Wieso wird rechts true, wenn man die Pfeiltaste nach unten drückt?

Ich glaube, dein Programm tut schon, was du willst, nur viel schneller. Einmal kurz eine Taste angeschlagen, ändert sich dein Winkel massiv. So kriegst du keine schönen Kurven, sondern ein einziges Zickzack


----------



## Movie85 (4. Dez 2009)

Hi,
das mit dem Pfeil nach unten ist wegen der Steuerung so und stimmt so...
Wenn man nach links will, nach links drücken, wenn man nach rechts will nach unten drücken und special "Gadged" dann mit nach rechts drücken. Die Steuerung hat sich so eingebürgert...

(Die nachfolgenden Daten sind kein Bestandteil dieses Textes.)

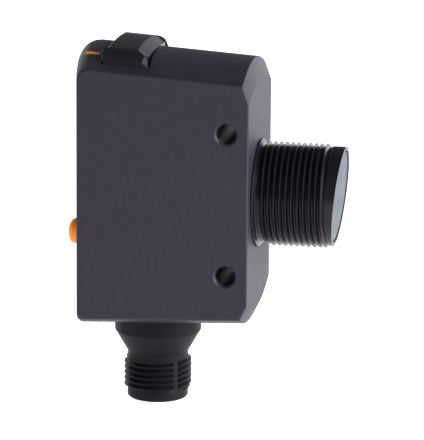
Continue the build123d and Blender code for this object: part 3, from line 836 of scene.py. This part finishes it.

http://movie85.mo.funpic.de/jes.jar

Hier kann man es ausprobieren. Innerhalb der linkenseite schaffe ich locker andere Winkel als 0 und 45°. Wenn man z.B. Links runterdrückt(hält) erkennt man es gut.

Danke,

Tom


----------



## javimka (4. Dez 2009)

Also bei mir sehen die Kurven genau gleich aus, ob ich sie nun links drehe, oder rechts. Was mich ein bisschen wundert ist, dass er immer nach oben links zieht. Wenn ich ständig "Links" drücke, sollte er doch einen Kreis machen. Stattdessen gibt es eine Spirale nach oben links O_O

//EDIT: Rätsel gelöst:
Deine Variabeln x und y sind Integer. Das heisst, es wird ständig abgerundet. Deswegen der Drall nach oben links. Du musst x und y als double definieren und dann mit Math.round runden um zu zeichnen.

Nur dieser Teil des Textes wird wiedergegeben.